Elles sont donc vouées à l’échec si elles n’ont pas la possibilité de s’adosser à des entreprises plus grosses qui pourront, en les intégrant, continuer de porter leurs offres et accélérer encore leurs développements. Moins d’un quart des startups françaises sont rachetées par un corporate, c’est trop peu. Dans la moitié des cas, celui-ci est français, c’est aussi trop peu.
En effet, les entreprises françaises pourraient bénéficier plus des produits ou des services innovants mis au point par des startups ainsi que des marchés qu’elles ont conquis. Elles ont toutes plus ou moins pris conscience des enjeux et développent différents types de relations. Beaucoup ont des programmes de partenariat, certaines ont mis en place des fonds d’investissement, la plupart ont des relations commerciales avec des startups.

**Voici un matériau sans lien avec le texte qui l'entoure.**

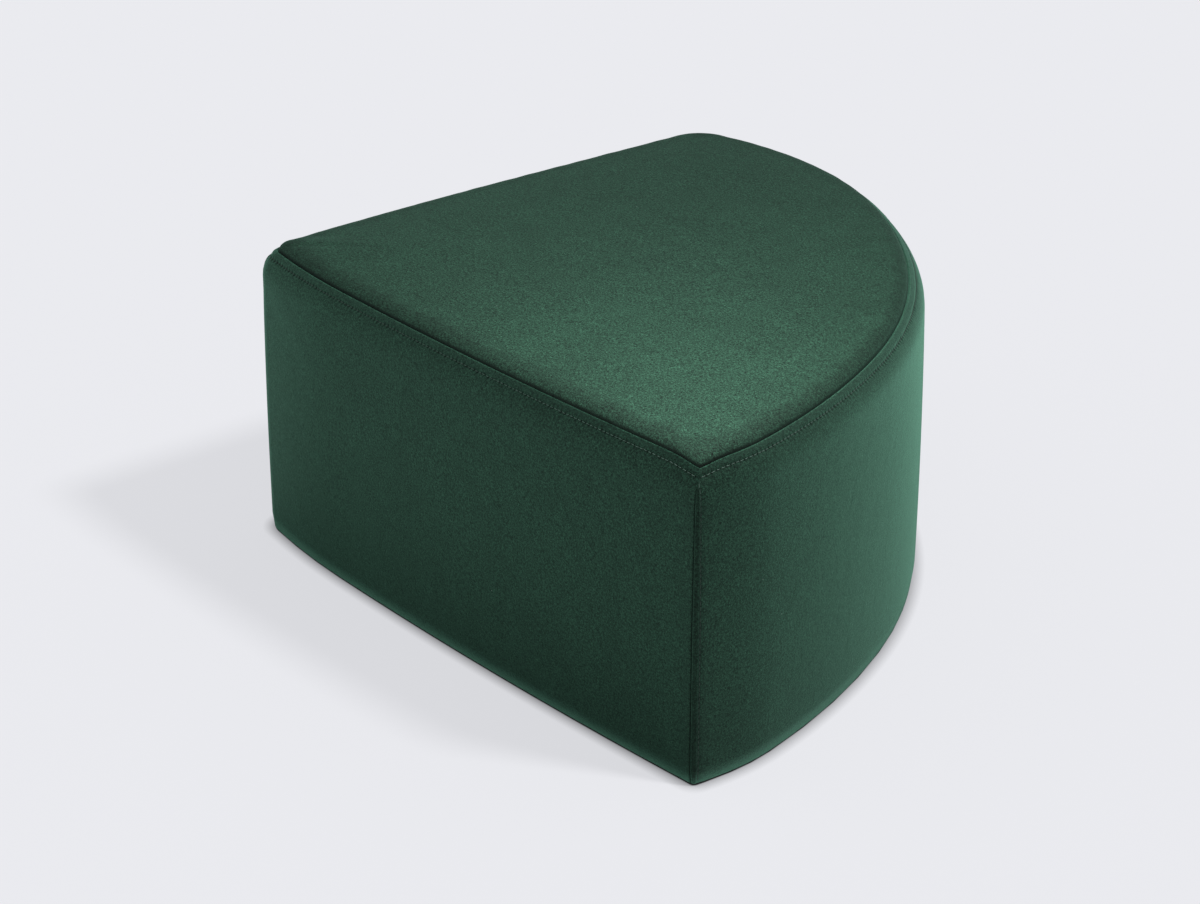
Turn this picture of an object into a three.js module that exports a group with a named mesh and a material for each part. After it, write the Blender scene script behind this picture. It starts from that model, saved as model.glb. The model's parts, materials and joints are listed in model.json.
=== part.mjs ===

Les relations ainsi créées sont évidemment essentielles pour une entreprise bien établie qui lui permettent de se projeter dans l’avenir. Connaissant la place qu’elle occupe actuellement et ses propres capacités de développement, elle peut comprendre précisément ce dont seront capables ses concurrents futurs. Si elle veut aller vite et les devancer, elle doit aller plus loin et envisager sérieusement des acquisitions de jeunes entreprises innovantes.
Trois types d’acteurs jouent un rôle dans le processus d’acquisition d’une startup par une grande entreprise.
Il y a d’abord les startups elles-mêmes. Les entrepreneurs français sont dans un environnement peu favorable à leur sortie avec généralement peu de cash-out et une fiscalité qui n’a pas toujours été lisible. Une certaine aversion au risque et une volonté de garder un contrôle de façade sur leur société dans les phases de développement les empêchent souvent d’aller chercher la meilleure croissance possible – synonyme de dilution. Un manque de mobilité géographique, une méconnaissance de l’international, une difficulté intrinsèque à adresser les marchés les plus porteurs (Amérique, Asie) freinent également leur déploiement. Les entrepreneurs français sont peut-être aussi moins proches du tissu industriel établi comme peuvent l’être les Allemands par exemple. Inconsciemment, leurs fondateurs rendent leurs startups peu attractives pour un acquéreur.
Il y a aussi les fonds d’investissement. Les gestionnaires manquent souvent des moyens financiers capables de soutenir des fortes croissances de leurs participations en particulier s’il faut aller à l’international avec des fonds trop petits. Ils peuvent aussi être en retrait dans l’accompagnement opérationnel des entrepreneurs quand ils manquent eux-mêmes de moyens propres pour exercer leur activité. Ils ont souvent une réticence à faire évoluer le management des sociétés dans lesquelles ils ont investi quand celui-ci atteint ses limites.
Il y a ensuite les acquéreurs industriels. Les grandes entreprises françaises n’ont souvent pas réellement pris la mesure du phénomène startup. C’est peut-être une question de génération avec des dirigeants n’ayant que rarement une expérience pratique de la startup. Leurs entreprises ne regardent pas assez l’actif technologique, les synergies, le potentiel de croissance : elles restent sur des critères anciens tels que les chiffres d’affaires, rentabilités, parts de marché. Le syndrome du « not invented here » est très fort : « pourquoi acheter quelque chose que je paye déjà mes équipes à réaliser ? » Quand bien même auraient-elles de l’intérêt, elles valorisent souvent mal leurs cibles et se font damer le pion par des entreprises étrangères plus aguerries ou plus riches qui sont prêtes à aller plus vite ou à payer plus cher… Enfin, si acquisition il y a, les difficultés d’intégration sont réelles. L’anticipation de telles difficultés peut faire renoncer a priori à franchir le pas.
Enfin, il y a un double sujet lié à notre écosystème. C’est d’une part celui de l’adéquation entre les sujets développés par les startups qui trouvent du financement mais qui ne correspondent pas aux attentes des industriels français. Quand beaucoup de startups traitent du numérique, il y a fort à parier que ce sont des grands du numérique qui voudront les racheter, ce ne sont pas des entreprises françaises. C’est d’autre part celui des montants investis. Plus les startups auront récolté des fonds, plus elles auront grossi. Cela orientera les trajectoires de consolidation vers des groupes ayant des moyens importants.
Les acteurs identifiés plus haut (entrepreneurs, investisseurs, industriels) doivent effectuer un travail en commun pour aligner leurs intérêts dans un écosystème équilibré.
Les blocages identifiés ci-dessus devraient être faciles à corriger dans une économie qui retrouve des couleurs. Toutes les parties prenantes ont un bout du travail à faire pour que l’écosystème devienne réellement vertueux. Ce travail doit être équilibré. Il ne sert à rien de financer beaucoup de projets en amont s’ils ne trouvent pas de débouchés en aval.
Les entrepreneurs sont de retour en France. Les acteurs du capital innovation sont capables de les accompagner. Il faut que les grandes entreprises entrent définitivement dans le jeu.